The core of this proof is this:

Consider the restriction $\hat{\pi} = \pi \mid_{S^n} : S^n \to \mathbb{RP}^n$. We have $\hat{\pi}^{-1}([x]) = \{ x, -x \}$. The following are equivalent for $W \subset \mathbb{RP}^n$:

(1) $W$ is open in $\mathbb{RP}^n$.

(2) $\pi^{-1}(W)$ is open in $\mathbb{R}^{n+1} \backslash \lbrace 0 \rbrace$.

(3) $\hat{\pi}^{-1}(W) = \pi^{-1}(W) \cap S^n$ is open in $S^n$.

(1) $\Leftrightarrow$ (2) is the definition of the quotient topology and (2) $\Rightarrow$ (3) is trivial. To verify (3) $\Rightarrow$ (2) note that the map $\rho : \mathbb{R}^{n+1} \backslash \lbrace 0 \rbrace \to \mathbb{R}^{n+1}, \rho(x) = \frac{x}{\lVert x \rVert}$ is continuous. Its image is $S^n$ so that it induces a continuous map $r : \mathbb{R}^{n+1} \backslash \lbrace 0 \rbrace \to S^n$. But now $\pi^{-1}(W) = r^{-1}(\pi^{-1}(W) \cap S^n)$.

This immediately implies that $\hat{\pi} : S^n \to \mathbb{RP}^n$ is a quotient map which gives a nice alternative representation of $\mathbb{RP}^n$. In fact, we can define $\mathbb{RP}^n = S^n/ \equiv$ where the equivalence relation "$\equiv$" is defined by $x \equiv y \Leftrightarrow x = \pm y$, the latter being the explicit meaning of $\hat{\pi}(x) = \hat{\pi}(y)$.

Using $\hat{\pi}$ instead of $\pi$ is the best approach to prove that $\mathbb{RP}^n$ is Hausdorff. If you check the above proof, you will see that it exactly comes down to that.

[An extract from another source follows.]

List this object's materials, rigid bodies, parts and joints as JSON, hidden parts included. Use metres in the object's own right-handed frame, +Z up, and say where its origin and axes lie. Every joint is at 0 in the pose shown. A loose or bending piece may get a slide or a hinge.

Another alternative is to define $\mathbb{RP}^n$ as the set of all lines through $0$, i.e. the set set of all one-dimensional subspaces of $\mathbb{R}^{n+1}$. The map $\pi : \mathbb{R}^{n+1} \backslash \lbrace 0 \rbrace \to \mathbb{RP}^n$ is then defined by $\pi(x) =$ line through $x$. Note that it is impossible to define $\pi(0)$.